The Greek Grandmother Defense
Costa Cordalis spent most of his career being the most cheerfully implausible figure in German pop culture—a Greek-born singer who became a schlager star through pure charm and an apparently bottomless commitment to the bit. Songs like Anita weren’t ironic. He meant every word. The German public loved him for it in a way that was entirely sincere and slightly insane.
So when Danone’s Greek yogurt brand ran a campaign premised on a fictional Greek grandmother kidnapping Cordalis as revenge for having her recipe stolen, it landed. The premise—grandmother loses yogurt recipe, grandmother takes the one thing that hurts us most—worked because Cordalis genuinely occupied that role in the German cultural imagination. The man was a national comfort object, the human equivalent of a warm kitchen.

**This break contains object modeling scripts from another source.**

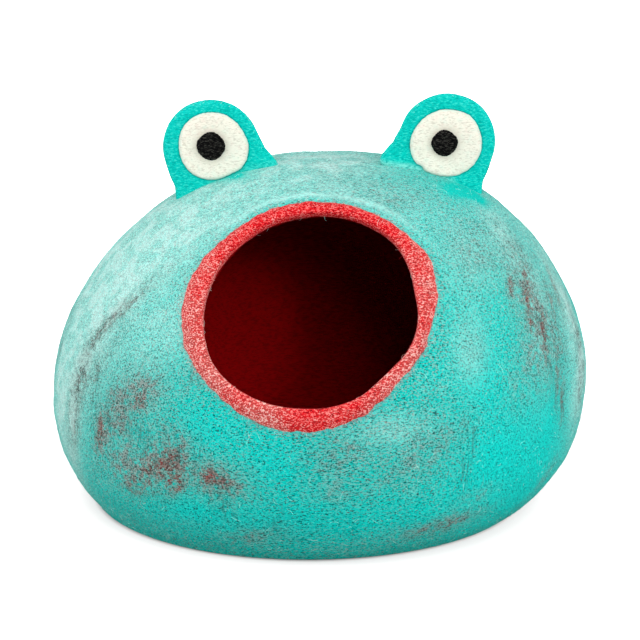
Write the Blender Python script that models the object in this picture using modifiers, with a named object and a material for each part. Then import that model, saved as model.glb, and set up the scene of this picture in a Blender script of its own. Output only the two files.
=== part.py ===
"""A felt cat cave with a frog's face, in metres, +Z up, its mouth towards -Y.

One seamless wool vessel stands on its flat base. A red felt binding wraps the cut edge of its
mouth. Two upright felt eye flaps stand on the dome, each with a white disc and a black pupil.
Left and right are as someone in front of the mouth sees them.
"""
from math import atan2, cos, exp, hypot, pi, radians, remainder, sin

import bmesh
import bpy
from mathutils import Matrix, Vector

# Driving dimensions
WALL = 0.008              # the vessel's felt
DEPTH_RATIO = 0.95        # front to back against side to side
SEAT = 0.0004             # between a piece and what it is felted to
FLAP_THICKNESS = 0.007
FLAP_HEAD = 0.0441        # radius of an eye flap's round head
FLAP_PLANE = -0.016       # y of the middle of the flaps
WHITE_THICKNESS = 0.0025
PUPIL_THICKNESS = 0.0022

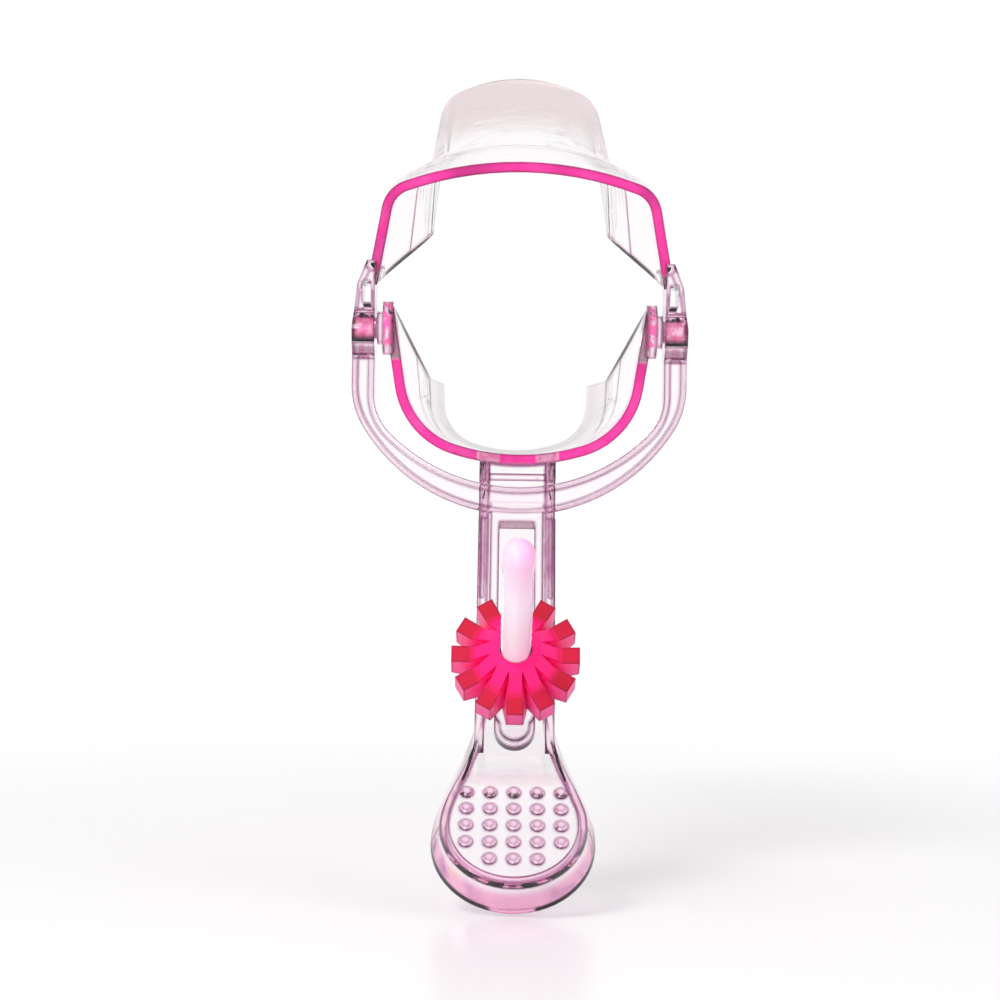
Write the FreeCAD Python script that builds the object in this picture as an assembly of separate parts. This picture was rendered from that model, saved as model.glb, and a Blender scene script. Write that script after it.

The yogurt itself is beside the point. What the campaign understood was that the real product was never the yogurt—it was the feeling. A grandmother figure, a stolen recipe, a beloved pop star held for ransom. It’s the grammar of a fairy tale applied to dairy marketing, and it’s more honest about what food advertising actually sells than most campaigns that pretend otherwise.
Cordalis died in 2019, still beloved, still capable of filling a room with a single note of Anita. The yogurt presumably still exists. The grandmother remains unavenged.